** Start Information shown **

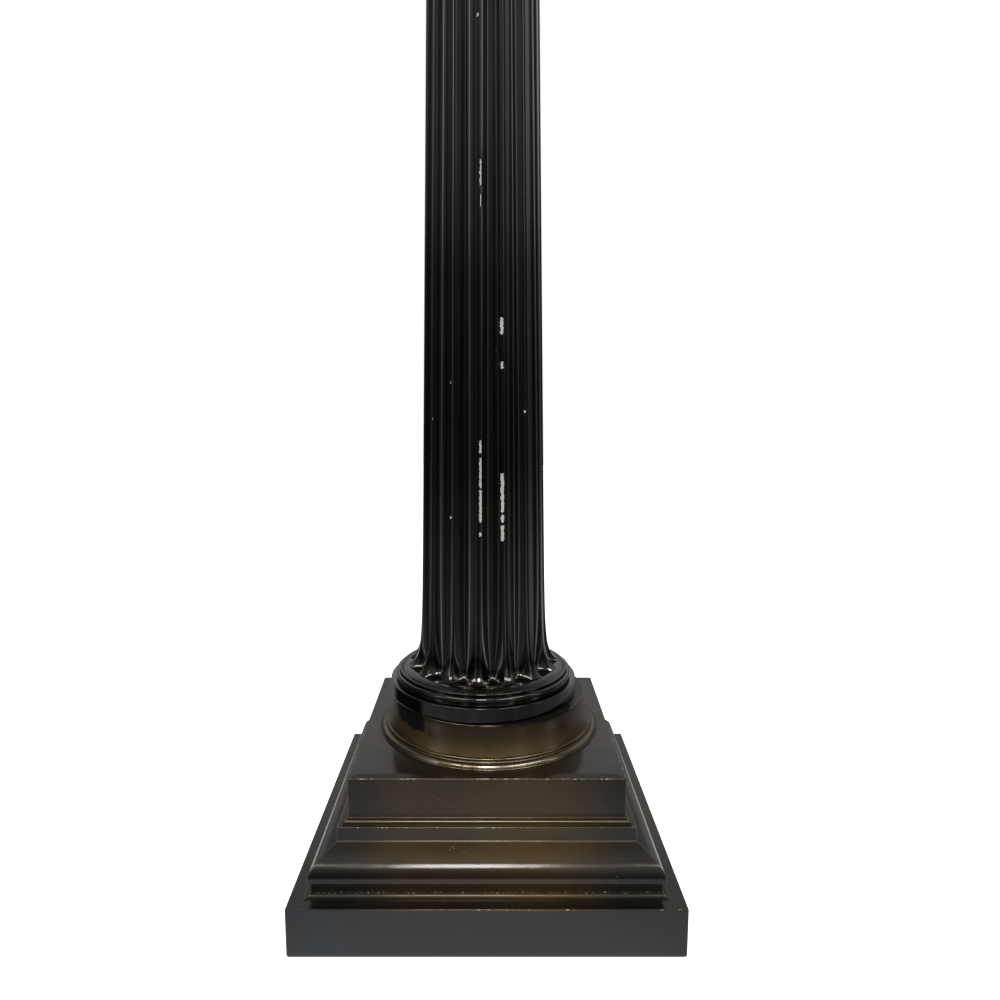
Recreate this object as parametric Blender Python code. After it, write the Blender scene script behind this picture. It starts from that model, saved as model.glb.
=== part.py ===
"""Fluted ionic column in dark bronze and black lacquer, on a stepped square plinth.

The origin is on the underside of the plinth, in the middle. +Z is up and the column's front faces -Y.
Sizes are in metres. Widths are worked out from the shaft outwards, as one projection after another.
"""

import math

import bmesh
import bpy
from mathutils import Matrix, Vector

# Gap between pieces that touch
SEAT_GAP = 0.0003

# Small rounding of crisp edges
ARRIS = 0.0006

# Shaft: radii are over the ridges between the flutes
SHAFT_RADIUS = 0.0568
SHAFT_TAPER = 0.0124
SHAFT_LENGTH = 0.7200
FOOT_FLARE = 0.0117
FOOT_FLARE_REACH = 0.0200
FOOT_FLARE_POWER = 2.45
HEAD_FLARE = 0.0030
HEAD_FLARE_HEIGHT = 0.0120
HEAD_RING_HEIGHT = 0.0040
FLUTES = 15
FLUTE_DEPTH = 0.0036
FLUTE_FLARE = 0.0062
FLUTE_FLARE_POWER = 8.0
RIDGE_WIDTH = 0.0046
FOOT_RIDGE_WIDTH = 0.0088
FLUTE_END_HEIGHT = 0.0140
FRONT_RIDGE_ANGLE = math.radians(-94.0)

# Collar: a sloping shoulder with a lip, a groove, a roll and a drum
FOOT_MARGIN = 0.0006
SHOULDER_RUN = 0.0072
SHOULDER_RISE = 0.0045
SHOULDER_SWELL = 0.0004
LIP_HEIGHT = 0.0018
GROOVE_HEIGHT = 0.0012
GROOVE_DEPTH = 0.0014
ROLL_RADIUS = 0.0032
ROLL_PROJECTION = 0.0057
DRUM_PROJECTION = 0.0025
DRUM_HEIGHT = 0.0113
COLLAR_SHIFT = -0.0037

# Bell foot
RIM_LEDGE = 0.0025
RIM_HEIGHT = 0.0020
RIM_LIP = 0.0005
BELL_SPREAD = 0.0074
BELL_HEIGHT = 0.0262
BELL_FILLET_HEIGHT = 0.0014
BEAD_RADIUS = 0.0030
BEAD_PROJECTION = 0.0057
BELL_SHIFT = 0.0015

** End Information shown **

Problem description – Restate the whole listing exactly.

The output –
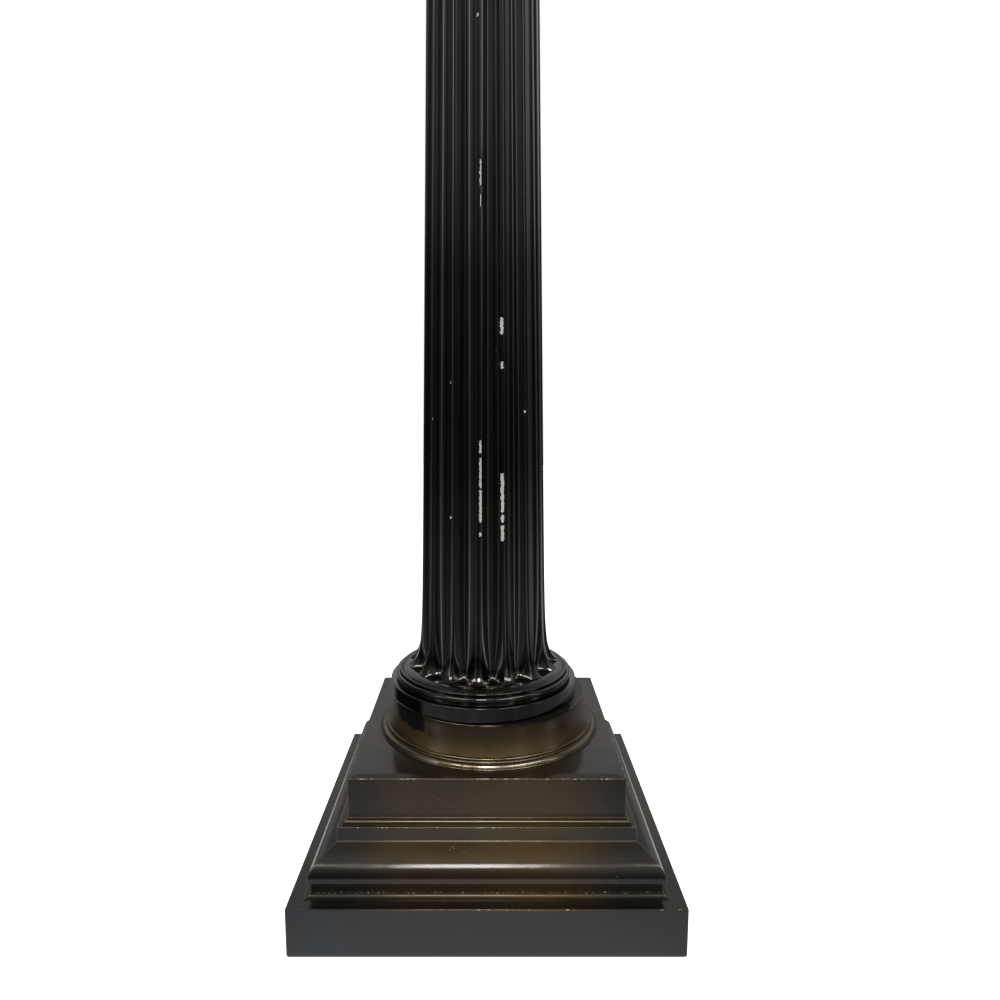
Recreate this object as parametric Blender Python code. After it, write the Blender scene script behind this picture. It starts from that model, saved as model.glb.
=== part.py ===
"""Fluted ionic column in dark bronze and black lacquer, on a stepped square plinth.

The origin is on the underside of the plinth, in the middle. +Z is up and the column's front faces -Y.
Sizes are in metres. Widths are worked out from the shaft outwards, as one projection after another.
"""

import math

import bmesh
import bpy
from mathutils import Matrix, Vector

# Gap between pieces that touch
SEAT_GAP = 0.0003

# Small rounding of crisp edges
ARRIS = 0.0006

# Shaft: radii are over the ridges between the flutes
SHAFT_RADIUS = 0.0568
SHAFT_TAPER = 0.0124
SHAFT_LENGTH = 0.7200
FOOT_FLARE = 0.0117
FOOT_FLARE_REACH = 0.0200
FOOT_FLARE_POWER = 2.45
HEAD_FLARE = 0.0030
HEAD_FLARE_HEIGHT = 0.0120
HEAD_RING_HEIGHT = 0.0040
FLUTES = 15
FLUTE_DEPTH = 0.0036
FLUTE_FLARE = 0.0062
FLUTE_FLARE_POWER = 8.0
RIDGE_WIDTH = 0.0046
FOOT_RIDGE_WIDTH = 0.0088
FLUTE_END_HEIGHT = 0.0140
FRONT_RIDGE_ANGLE = math.radians(-94.0)

# Collar: a sloping shoulder with a lip, a groove, a roll and a drum
FOOT_MARGIN = 0.0006
SHOULDER_RUN = 0.0072
SHOULDER_RISE = 0.0045
SHOULDER_SWELL = 0.0004
LIP_HEIGHT = 0.0018
GROOVE_HEIGHT = 0.0012
GROOVE_DEPTH = 0.0014
ROLL_RADIUS = 0.0032
ROLL_PROJECTION = 0.0057
DRUM_PROJECTION = 0.0025
DRUM_HEIGHT = 0.0113
COLLAR_SHIFT = -0.0037

# Bell foot
RIM_LEDGE = 0.0025
RIM_HEIGHT = 0.0020
RIM_LIP = 0.0005
BELL_SPREAD = 0.0074
BELL_HEIGHT = 0.0262
BELL_FILLET_HEIGHT = 0.0014
BEAD_RADIUS = 0.0030
BEAD_PROJECTION = 0.0057
BELL_SHIFT = 0.0015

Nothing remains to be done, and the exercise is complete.